In the molecular phylogenetic classification of Smith et al. in 2006, the Gleicheniales were placed in class Polypodiopsida (the leptosporangiate ferns). Three families, Dipteridaceae, Gleicheniaceae, and Matoniaceae were recognized. The linear sequence of Christenhusz et al. (2011), intended for compatibility with the classification of Chase and Reveal (2009) which placed all land plants in Equisetopsida, reclassified Smith's Polypodiopsida as subclass Polypodiidae and placed the Gleicheniales there. The circumscription of the order and its families was not changed, and that circumscription and placement in Polypodiidae has subsequently been followed in the classifications of Christenhusz and Chase (2014) and PPG I (2016).
The form taxon Microphyllopteris is used for some Mesozoic Gleicheniales that cannot be reliably assigned to the present-day orders. The Triassic Antarctipteris and Gleichenipteris are sometimes ascribed to the Gleicheniaceae, but are probably better considered Gleicheniales incertae sedis.

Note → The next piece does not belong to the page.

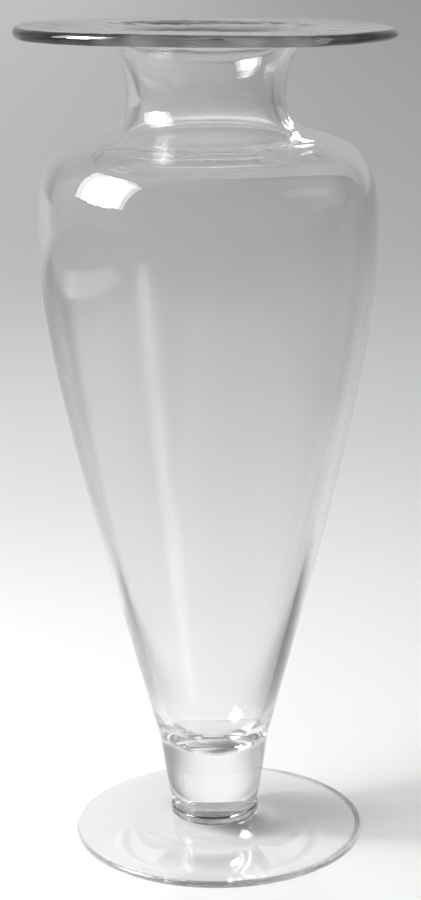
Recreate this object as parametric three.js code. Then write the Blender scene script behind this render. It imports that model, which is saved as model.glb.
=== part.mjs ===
// A footed baluster vase in clear hand-made glass, 400 mm tall.
// Four pieces of glass that the maker fuses while they are hot: a disc foot, a small collar,
// a solid stem, and a blown bowl whose neck and flat rim are drawn from the same bubble.
// Millimetres, +Z up. The origin is on the table, under the middle of the foot.

import * as THREE from 'three';

// Lengths along the axis, stacked from the table to the top of the rim: 400 mm in all.
const FOOT_CENTRE_HEIGHT = 9.3;
const COLLAR_THICKNESS = 4.8;
const STEM_LENGTH = 23.9;
const HEEL_LENGTH = 13;
const BODY_LENGTH = 255;
const SHOULDER_LENGTH = 42.5;
const NECK_BASE_LENGTH = 18.8;
const FLARE_LENGTH = 27.5;
const RIM_THICKNESS = 5.2;

// Outside radii, from the foot to the rim.
const FOOT_RADIUS = 72.2;
const COLLAR_RADIUS = 21.9;
const STEM_WAIST_RADIUS = 20.4;
const STEM_TOP_RADIUS = 25.2;
const KNEE_RADIUS = 27;
const BELLY_RADIUS = 81;
const SHOULDER_RADIUS = 59.6;
const NECK_RADIUS = 37.1;
const FLARE_RADIUS = 56;
const RIM_RADIUS = 89.2;

// Thickness of the glass.
const FOOT_EDGE_THICKNESS = 3.2;
const KNEE_WALL = 5;
const NECK_WALL = 6.2;
const BOWL_FLOOR = 6.6;

// Underside of the foot: a flat ring that stands on the table around a shallow hollow.
const BEARING_RING_WIDTH = 9;
const HOLLOW_DEPTH = 2.8;

// Rounding of the collar's upper and lower edge.
const COLLAR_TOP_ROUND = 1.2;
const COLLAR_BASE_ROUND = 2;

// How far above the knee the inside wall turns into the bubble's rounded bottom.
const CAVITY_TURN_RISE = 21;

// Slopes of the outside in degrees: out from the vertical at the stem's waist and above the
// knee, up from the level on the shoulder.
const STEM_LEAN = 22;
const BODY_LEAN = 14.7;
const SHOULDER_RISE = 21.5;

// How far each curve keeps its starting or ending direction, as a share of its own span.
const STEM_START_PULL = 0.25;
const STEM_END_PULL = 0.5;
const BODY_START_PULL = 0.32;
const BODY_END_PULL = 0.25;
const BELLY_PULL = 0.79;
const SHOULDER_PULL = 0.5;
const NECK_PULL = 0.84;
const FLARE_PULL = 0.66;
const FOOT_PULL = 0.4;
const CAVITY_SIDE_PULL = 0.7;
const CAVITY_FLOOR_PULL = 0.62;

// Clear glass has next to no colour. It looks a little greyer where it is thick and solid.
const GLASS_ROUGHNESS = 0.03;
const GLASS_OPACITY = 0.35;
const THIN_CLEAR = 0xe9eeee;
const THICK_CLEAR = 0xdfe6e6;

// Number of facets around the axis and of steps along the longer and the shorter curves.
const FACETS = 56;
const LONG_STEPS = 16;
const SHORT_STEPS = 7;
const ROUND_STEPS = 4;

// Two points of an outline closer than this are one point.
const SAME_POINT = 1e-6;

// Heights above the table.
const STEM_BASE_HEIGHT = FOOT_CENTRE_HEIGHT + COLLAR_THICKNESS;
const STEM_TOP_HEIGHT = STEM_BASE_HEIGHT + STEM_LENGTH;
const KNEE_HEIGHT = STEM_TOP_HEIGHT + HEEL_LENGTH;
const BELLY_HEIGHT = KNEE_HEIGHT + BODY_LENGTH;
const SHOULDER_HEIGHT = BELLY_HEIGHT + SHOULDER_LENGTH;
const NECK_HEIGHT = SHOULDER_HEIGHT + NECK_BASE_LENGTH;
const RIM_UNDERSIDE_HEIGHT = NECK_HEIGHT + FLARE_LENGTH;

function at(radius, height) {
  return new THREE.Vector2(radius, height);
}

// A point that lies a given way from another one, the angle taken up from the level.
function beyond(point, degrees, distance) {
  const angle = THREE.MathUtils.degToRad(degrees);
  return at(point.x + distance * Math.cos(angle), point.y + distance * Math.sin(angle));
}

function curve(start, startHandle, endHandle, end, steps) {
  return new THREE.CubicBezierCurve(start, startHandle, endHandle, end).getPoints(steps);
}

// A quarter or half round edge around its own centre, the angles in degrees.
function roundEdge(centre, radius, fromDegrees, toDegrees) {
  const from = THREE.MathUtils.degToRad(fromDegrees);
  const to = THREE.MathUtils.degToRad(toDegrees);
  const arc = new THREE.EllipseCurve(centre.x, centre.y, radius, radius, from, to);
  return arc.getPoints(ROUND_STEPS);
}

// One line from several stretches. A point that two of them share is kept once.
function joined(...stretches) {
  const points = stretches.flat();
  return points.filter((point, i) => i === 0 || point.distanceTo(points[i - 1]) > SAME_POINT);
}

// Turns an outline around the vertical axis.
function turned(outline) {
  return new THREE.LatheGeometry(outline, FACETS).rotateX(Math.PI / 2);
}

// The foot: a pressed disc with a fire-polished edge that rises gently to the middle.
function footOutline() {
  const edge = FOOT_EDGE_THICKNESS / 2;
  const rimLine = FOOT_RADIUS - edge;
  const hollowEdge = at(rimLine - BEARING_RING_WIDTH, 0);
  const hollowPull = hollowEdge.x * FOOT_PULL;
  const seat = at(COLLAR_RADIUS, FOOT_CENTRE_HEIGHT);
  const slopePull = (rimLine - seat.x) * FOOT_PULL;
  return joined(
    curve(
      at(0, HOLLOW_DEPTH), at(hollowPull, HOLLOW_DEPTH),
      at(hollowEdge.x - hollowPull, 0), hollowEdge, SHORT_STEPS,
    ),
    roundEdge(at(rimLine, edge), edge, -90, 90),
    curve(
      at(rimLine, FOOT_EDGE_THICKNESS), at(rimLine - slopePull, FOOT_EDGE_THICKNESS),
      at(seat.x + slopePull, seat.y), seat, SHORT_STEPS,
    ),
    at(0, FOOT_CENTRE_HEIGHT),
  );
}

// The collar: a button of glass pressed between foot and stem.
function collarOutline() {
  const baseRound = at(COLLAR_RADIUS - COLLAR_BASE_ROUND, FOOT_CENTRE_HEIGHT + COLLAR_BASE_ROUND);
  const topRound = at(COLLAR_RADIUS - COLLAR_TOP_ROUND, STEM_BASE_HEIGHT - COLLAR_TOP_ROUND);
  return joined(
    at(0, FOOT_CENTRE_HEIGHT),
    roundEdge(baseRound, COLLAR_BASE_ROUND, -90, 0),
    roundEdge(topRound, COLLAR_TOP_ROUND, 0, 90),
    at(0, STEM_BASE_HEIGHT),
  );
}

// The direction of the outline from the stem's top up to the knee, in degrees.
function kneeSlope() {
  const slope = at(KNEE_RADIUS - STEM_TOP_RADIUS, HEEL_LENGTH).angle();
  return THREE.MathUtils.radToDeg(slope);
}

// The stem: a solid drop of glass, tight above the collar and opening towards the bowl.
function stemOutline() {
  const waist = at(STEM_WAIST_RADIUS, STEM_BASE_HEIGHT);
  const top = at(STEM_TOP_RADIUS, STEM_TOP_HEIGHT);
  return joined(
    at(0, STEM_BASE_HEIGHT),
    curve(
      waist, beyond(waist, 90 - STEM_LEAN, STEM_LENGTH * STEM_START_PULL),
      beyond(top, kneeSlope(), -STEM_LENGTH * STEM_END_PULL), top, SHORT_STEPS,
    ),
    at(0, STEM_TOP_HEIGHT),
  );
}

// The outside of the bowl from the knee to the flat part of the rim's underside.
function bowlOutside() {
  const knee = at(KNEE_RADIUS, KNEE_HEIGHT);
  const belly = at(BELLY_RADIUS, BELLY_HEIGHT);
  const shoulder = at(SHOULDER_RADIUS, SHOULDER_HEIGHT);
  const neck = at(NECK_RADIUS, NECK_HEIGHT);
  const flare = at(FLARE_RADIUS, RIM_UNDERSIDE_HEIGHT);
  const shoulderSpan = shoulder.x - neck.x;
  const flareSpan = flare.x - neck.x;
  return joined(
    curve(
      knee, beyond(knee, 90 - BODY_LEAN, BODY_LENGTH * BODY_START_PULL),
      at(belly.x, belly.y - BODY_LENGTH * BODY_END_PULL), belly, LONG_STEPS,
    ),
    curve(
      belly, at(belly.x, belly.y + SHOULDER_LENGTH * BELLY_PULL),
      beyond(shoulder, -SHOULDER_RISE, shoulderSpan * SHOULDER_PULL), shoulder, SHORT_STEPS,
    ),
    curve(
      shoulder, beyond(shoulder, -SHOULDER_RISE, -shoulderSpan * SHOULDER_PULL),
      at(neck.x, neck.y - NECK_BASE_LENGTH * NECK_PULL), neck, SHORT_STEPS,
    ),
    curve(
      neck, at(neck.x, neck.y + FLARE_LENGTH * FLARE_PULL),
      at(flare.x - flareSpan * FLARE_PULL, flare.y), flare, SHORT_STEPS,
    ),
  );
}

// Thickness of the bowl's wall where its outside is at a given height.
function wallAt(height) {
  if (height < NECK_HEIGHT) {
    return THREE.MathUtils.mapLinear(height, KNEE_HEIGHT, NECK_HEIGHT, KNEE_WALL, NECK_WALL);
  }
  return THREE.MathUtils.mapLinear(height, NECK_HEIGHT, RIM_UNDERSIDE_HEIGHT, NECK_WALL, RIM_THICKNESS);
}

// The outside moved into the glass by the wall's thickness, square to the surface.
function bowlInside(outside) {
  return outside.map((point, i) => {
    const before = outside[Math.max(i - 1, 0)];
    const after = outside[Math.min(i + 1, outside.length - 1)];
    const inward = after.clone().sub(before).normalize().rotateAround(at(0, 0), Math.PI / 2);
    return inward.multiplyScalar(wallAt(point.y)).add(point);
  });
}

// The rounded bottom of the bubble, from the wall's lowest stretch down to the axis.
function cavityFloor(wallLine) {
  const [above, start] = wallLine.slice(-2);
  const floor = at(0, STEM_TOP_HEIGHT + BOWL_FLOOR);
  const drop = start.y - floor.y;
  const along = start.clone().sub(above).setLength(drop * CAVITY_SIDE_PULL);
  return curve(start, along.add(start), at(start.x * CAVITY_FLOOR_PULL, floor.y), floor, SHORT_STEPS);
}

// The bowl: thick rounded bottom, long tapering body, broad shoulder, waisted neck, flat rim.
function bowlOutline() {
  const outside = bowlOutside();
  const edge = RIM_THICKNESS / 2;
  const turnHeight = KNEE_HEIGHT + CAVITY_TURN_RISE;
  const wallLine = bowlInside(outside).reverse().filter((point) => point.y > turnHeight);
  return joined(
    at(0, STEM_TOP_HEIGHT),
    at(STEM_TOP_RADIUS, STEM_TOP_HEIGHT),
    outside,
    roundEdge(at(RIM_RADIUS - edge, RIM_UNDERSIDE_HEIGHT + edge), edge, -90, 90),
    wallLine,
    cavityFloor(wallLine),
  );
}

function clearGlass(colour) {
  return new THREE.MeshStandardMaterial({
    color: colour,
    roughness: GLASS_ROUGHNESS,
    metalness: 0,
    transparent: true,
    opacity: GLASS_OPACITY,
  });
}

function glassPiece(name, outline, colour) {
  const piece = new THREE.Mesh(turned(outline), clearGlass(colour));
  piece.name = name;
  return piece;
}

function vase() {
  const group = new THREE.Group();
  group.name = 'footed_baluster_vase';
  group.add(
    glassPiece('foot', footOutline(), THIN_CLEAR),
    glassPiece('collar', collarOutline(), THICK_CLEAR),
    glassPiece('stem', stemOutline(), THICK_CLEAR),
    glassPiece('bowl', bowlOutline(), THIN_CLEAR),
  );
  return group;
}

export default vase();
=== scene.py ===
import math

import bmesh
import bpy
from mathutils import Matrix, Vector, noise
from mathutils.geometry import interpolate_bezier


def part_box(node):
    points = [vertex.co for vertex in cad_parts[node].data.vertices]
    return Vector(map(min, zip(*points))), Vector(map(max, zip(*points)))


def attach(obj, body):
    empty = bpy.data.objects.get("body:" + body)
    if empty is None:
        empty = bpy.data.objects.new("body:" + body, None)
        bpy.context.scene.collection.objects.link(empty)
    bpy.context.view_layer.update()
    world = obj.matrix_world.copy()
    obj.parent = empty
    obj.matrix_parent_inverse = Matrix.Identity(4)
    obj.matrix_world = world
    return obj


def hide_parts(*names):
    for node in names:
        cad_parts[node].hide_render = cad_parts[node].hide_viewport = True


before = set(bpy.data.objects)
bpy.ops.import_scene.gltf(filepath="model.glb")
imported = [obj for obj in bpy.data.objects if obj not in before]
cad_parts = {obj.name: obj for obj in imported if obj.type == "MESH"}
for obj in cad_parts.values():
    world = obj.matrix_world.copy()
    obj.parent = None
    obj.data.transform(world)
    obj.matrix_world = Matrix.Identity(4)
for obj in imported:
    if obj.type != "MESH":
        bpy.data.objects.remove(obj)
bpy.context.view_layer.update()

MM = 0.001


# The foot: a gather of clear glass pressed into a thin disc between wooden boards. Its edge
# is fire polished, its top rises softly to the middle, and faint streaks stay in the glass.
# It stands on a flat ring around a shallow hollow.
FOOT_EDGE = 3.2 * MM
BEARING_RING = 9 * MM
FOOT_HOLLOW = 2.8 * MM
FOOT_PULL = 0.4
FOOT_EDGE_DARKEST = 0.4
FOOT_EDGE_PALEST = 0.7
FOOT_CLEARNESS = 1.0
FOOT_CORD_SIZE = 60
FOOT_SHADE_FRONT = 1.0
FOOT_SHADE_EDGE = 0.95
COLLAR_BASE_ROUND = 2 * MM
TURNS = 240
HOLLOW_STEPS = 24
FOOT_STEPS = 60
EDGE_STEPS = 12
JOINT_STEPS = 4
WELD = 0.001 * MM
JOINT_LEVEL = 0.01 * MM
JOINT_FLATNESS = 0.99

# how far the hand left the true round form: the foot sits off centre, the rim tips and wavers
FOOT_OFF_CENTRE = 2.3 * MM
COLLAR_REACH = 22 * MM
NECK_HEIGHT = 367.3 * MM
VASE_HEIGHT = 400 * MM
RIM_TIP = 0.016
RIM_REACH = 89 * MM
RIM_WAVE = 1.0 * MM
RIM_WAVE_LENGTH = 60 * MM
RIM_RIPPLE = 0.16 * MM
RIM_RIPPLE_LENGTH = 7 * MM
NECK_BASE_HEIGHT = 352 * MM
NECK_BASE_BAND = 16 * MM
NECK_RIPPLE = 0.03 * MM
NECK_RIPPLE_LENGTH = 10 * MM

# what every piece of this glass has in common
GLASS_IOR = 1.5
CORD_DETAIL = 2.0
CORD_DEPTH = 0.02 * MM
EVEN_CORDS = (1, 1, 1)
FACING_BLEND = 0.5
SHADE_START = 0.4
EDGE_STREAKS = 60.0
EDGE_STREAKS_LOW = 0.35
EDGE_STREAKS_HIGH = 0.65
EDGE_FADE = 0.6 * MM
# painted light: past this many turns the glass glows grey itself, by these tones from foot to rim
WANDERING_TURNS = 13.5
PAINTED_GLOW_TONES = ((0.0, 0.85), (0.3, 0.65), (0.7, 0.35), (1.0, 0.15))

foot_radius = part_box("foot")[1].x
foot_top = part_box("foot")[1].z
collar_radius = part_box("collar")[1].x


def point(radius, height):
    return Vector((radius, 0, height))


def bend(start, start_handle, end_handle, end, steps):
    return interpolate_bezier(start, start_handle, end_handle, end, steps + 1)


def round_over(centre, radius, from_degrees, to_degrees, steps):
    swing = to_degrees - from_degrees
    turns = [math.radians(from_degrees + swing * i / steps) for i in range(steps + 1)]
    return [centre + radius * Vector((math.cos(a), 0, math.sin(a))) for a in turns]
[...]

In historical treatments, the order has sometimes been treated as a subclass Gleicheniatae of the Pteridopsida, with the taxa treated as families here upranked to orders, so that a distinct subclass can be established for the leptosporangiate ferns. In other treatments, they were expanded to include the filmy ferns (order Hymenophyllales), as well as the similar-looking genus Hymenophyllopsis (as order Hymenophyllopsidales). The resultant group was treated as class Gleichenopsida alongside the Pteridopsida, which would then be limited to the leptosporangiate ferns. However, this class is not monophyletic but rather a basal grade, retaining ancient traits among the living ferns. Irrespective of their modern taxonomic treatment, the Gleicheniales were formerly included in the order Polypodiales. But the ferns in the loose sense are much too diverse a group to be shoehorned into one taxon at such a low rank.